MIT Engineering Systems Division graduate student Amanda Giang, a research assistant in the MIT Joint Program on the Science and Policy of Global Change, co-authored a recent study published in the journal Environmental Science & Technology that evaluates different ways India and China might address coal-fired power plants. The research was supported in part by the National Science Foundation.

Q. Why study India and China?

A. Whatever China and India do to reduce their mercury emissions will have the biggest impact on future global mercury levels. China is currently estimated to emit about a third of global emissions, and India is the second-largest source at 7 percent. These emissions come from a variety of activities — mining, cement production, metal smelting — but coal combustion for industry and electricity generation is one of the biggest sources in these countries, and this source is expected to grow as economies develop.

Mercury from power plants travels worldwide, but is also deposited in ecosystems close to where it is emitted. That means countries have a strong domestic incentive to decrease mercury emissions. That is, the benefits of reduced pollution will be most strongly felt where the cuts are made, in addition to at the global level. So, a strict emissions standard for coal-fired power plants will not just benefit other countries, it would benefit India and China domestically.

Q. How do you measure the treaty’s benefits?

A. We measure benefits as avoided future mercury emissions. So we compare what would have been emitted under current pollution-control technologies to what would be emitted under a few different ways of achieving the requirements outlined in the convention, either through stricter technology requirements, or system-wide changes in the energy system. There are many technologies that can reduce mercury pollution, some already widely in use. We also model how mercury emissions travel through the atmosphere and enter ecosystems under these different scenarios.

The decisions that convention negotiators make about the stringency of the technology requirements for coal power plants will make a big difference in avoided emissions. Convention negotiators want to strike a balance between requiring strong pollution control and allowing flexibility for different countries’ economic and technical capacities. Through analysis of existing studies, policies, and interviews with convention negotiators, we identify technologies that India and China would be likely to adopt if they were given a lot of flexibility. We find that putting these technologies in place avoids about 12 percent of current-day emissions. Requiring stronger, but technologically feasible pollution-control technologies avoids another 8 percent — an amount equivalent to India’s total present-day emissions.

Q. So far, you’ve covered how to avoid increases in mercury pollution.
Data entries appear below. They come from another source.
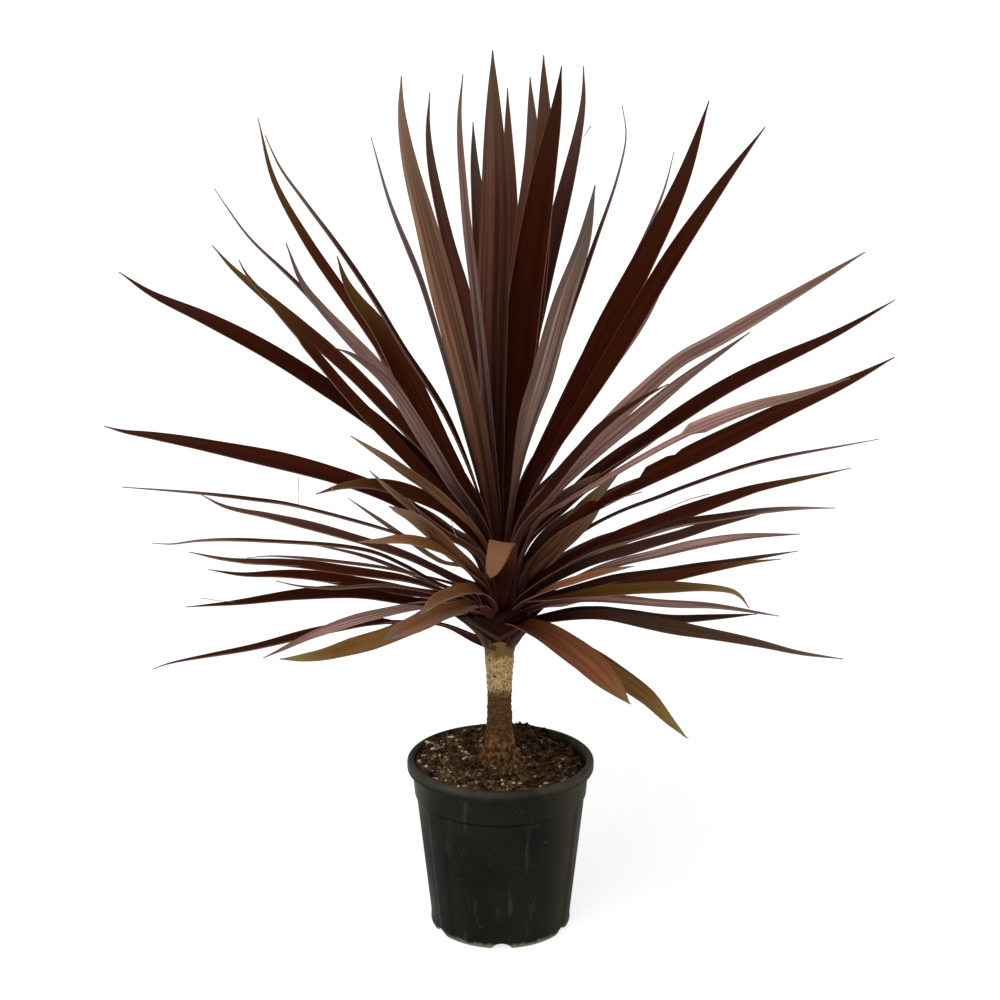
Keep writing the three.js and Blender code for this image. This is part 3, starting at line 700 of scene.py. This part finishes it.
def object_from(bm, name, materials):
    mesh = bpy.data.meshes.new(name)
    bm.to_mesh(mesh)
    bm.free()
    for material in materials:
        mesh.materials.append(material)
    mesh.shade_smooth()
    return new_object(name, mesh)


def joined(objects, name):
    """One object out of several."""
    with bpy.context.temp_override(active_object=objects[0], selected_editable_objects=objects):
        bpy.ops.object.join()
    objects[0].name = name
    objects[0].data.name = name
    return objects[0]


def spun(profile, steps):
    """A closed surface of revolution about the upright axis, from radius and height pairs."""
    bm = bmesh.new()
    points = [bm.verts.new((radius, 0, height)) for radius, height in profile]
    edges = [bm.edges.new(pair) for pair in zip(points, points[1:])]
    turning = dict(cent=(0, 0, 0), axis=(0, 0, 1), angle=math.tau, steps=steps, use_merge=True)
    bmesh.ops.spin(bm, geom=points + edges, **turning)
    bmesh.ops.remove_doubles(bm, verts=bm.verts, dist=0.001)
    bmesh.ops.recalc_face_normals(bm, faces=bm.faces)
    return bm


def to_metres(bm):
    bmesh.ops.scale(bm, vec=(MM, MM, MM), verts=bm.verts)


def polar(x, y):
    return math.hypot(x, y), math.atan2(y, x)


def strands(name, lines, material, slot_name):
    """Round strands, each given as a thickness and its points, and a little thinner at its end."""
    data = bpy.data.curves.new(name, "CURVE")
    data.dimensions = "3D"
    data.bevel_depth = MM / 2
    data.bevel_resolution = 1
    data.use_fill_caps = True
    for thickness, line in lines:
        spline = data.splines.new("POLY")
        spline.points.add(len(line) - 1)
        for i, (point, at) in enumerate(zip(spline.points, line)):
            point.co = (*(at * MM), 1)
            point.radius = thickness * blend(1, 0.45, i / (len(line) - 1))
    curve = new_object(name + "_line", data)
    mesh = bpy.data.meshes.new_from_object(curve.evaluated_get(bpy.context.evaluated_depsgraph_get()))
    bpy.data.objects.remove(curve)
    mesh.name = name
    mesh.materials.clear()
    mesh.materials.append(material)
    mesh.shade_smooth()
    return finish_piece(new_object(name, mesh), slot_name)


# Leaves

def blade_width(share, leaf, in_crown):
    if share < WIDEST_AT:
        base = leaf.base or (BASE_WIDTH if in_crown else LOW_BASE_WIDTH)
        narrow_until = NARROW_UNTIL if leaf.base else 0
        return leaf.width * blend(base, 1, smoothstep(share, narrow_until, WIDEST_AT))
    outer = (share - WIDEST_AT) / (1 - WIDEST_AT)
    part = 1 - outer**leaf.taper
    if leaf.across:
        part = math.sqrt(part)
    return max(TIP_WIDTH, leaf.width * part)


def torn_away(leaf, share, side):
    """The part of the half width that is gone at a place of an edge."""
    gone = 0
    for start, stop, torn_side, part in leaf.nicks:
        if side * torn_side > 0:
            inside = smoothstep(share, start - 0.012, start + 0.012)
            inside *= smoothstep(share, stop + 0.012, stop - 0.012)
            gone = max(gone, part * inside)
    return gone


def tinted(look, tone):
    """The three colours of a look, a little lighter or darker."""
    return [tuple(part * tone for part in colour(*shade)[:3]) + (1.0,) for shade in LOOKS[look]]


def leaf_grid(across_steps, along_steps):
    """A flat sheet with the layers that the leaf skins read."""
    bm = bmesh.new()
    bm.loops.layers.uv.new("UVMap")
    bmesh.ops.create_grid(bm, x_segments=across_steps, y_segments=along_steps, size=0.5, calc_uvs=True)
    layers = [bm.verts.layers.float_color.new(name) for name in ("skin", "under", "tip")]
    return bm, layers, bm.verts.layers.float.new("seed")


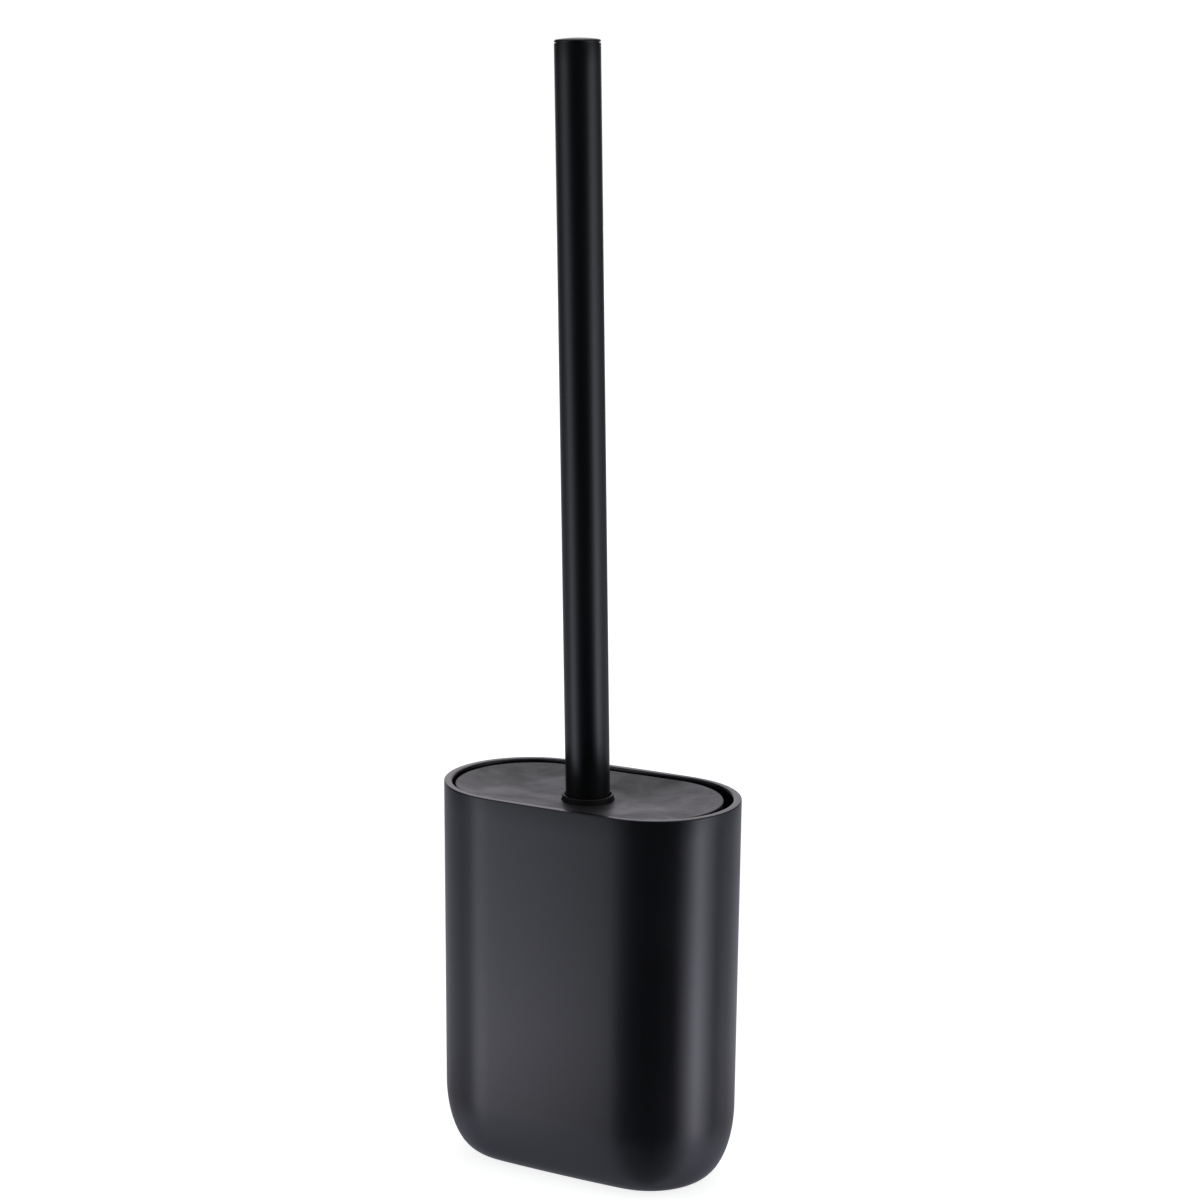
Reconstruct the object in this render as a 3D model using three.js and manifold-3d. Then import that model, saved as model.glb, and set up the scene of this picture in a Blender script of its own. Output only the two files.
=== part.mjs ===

Is there any way to actually decrease emissions?

A. Emissions-control technologies can slow emissions growth, but alone, they likely won’t keep total mercury emissions from growing as China and India consume more coal to fuel their energy needs. The most effective way to lower mercury emissions below present-day levels would be combining control technologies with a transition away from coal as a power source. Under a global transition to low-carbon energy sources, we could see a decrease in emissions from the power sector. In India though, where power sector growth is anticipated to meet energy access needs, we could still see an increase in emissions in the future despite control policies.

It’s important to keep in mind that whatever mercury is released into the environment now doesn’t stay where it’s deposited. Mercury that is deposited in the environment can easily cycle through the rest of the ecosystem for decades, ending up in the air, water, and land. So, whatever decisions are made about how to reduce mercury emissions now will continue to affect us in the future.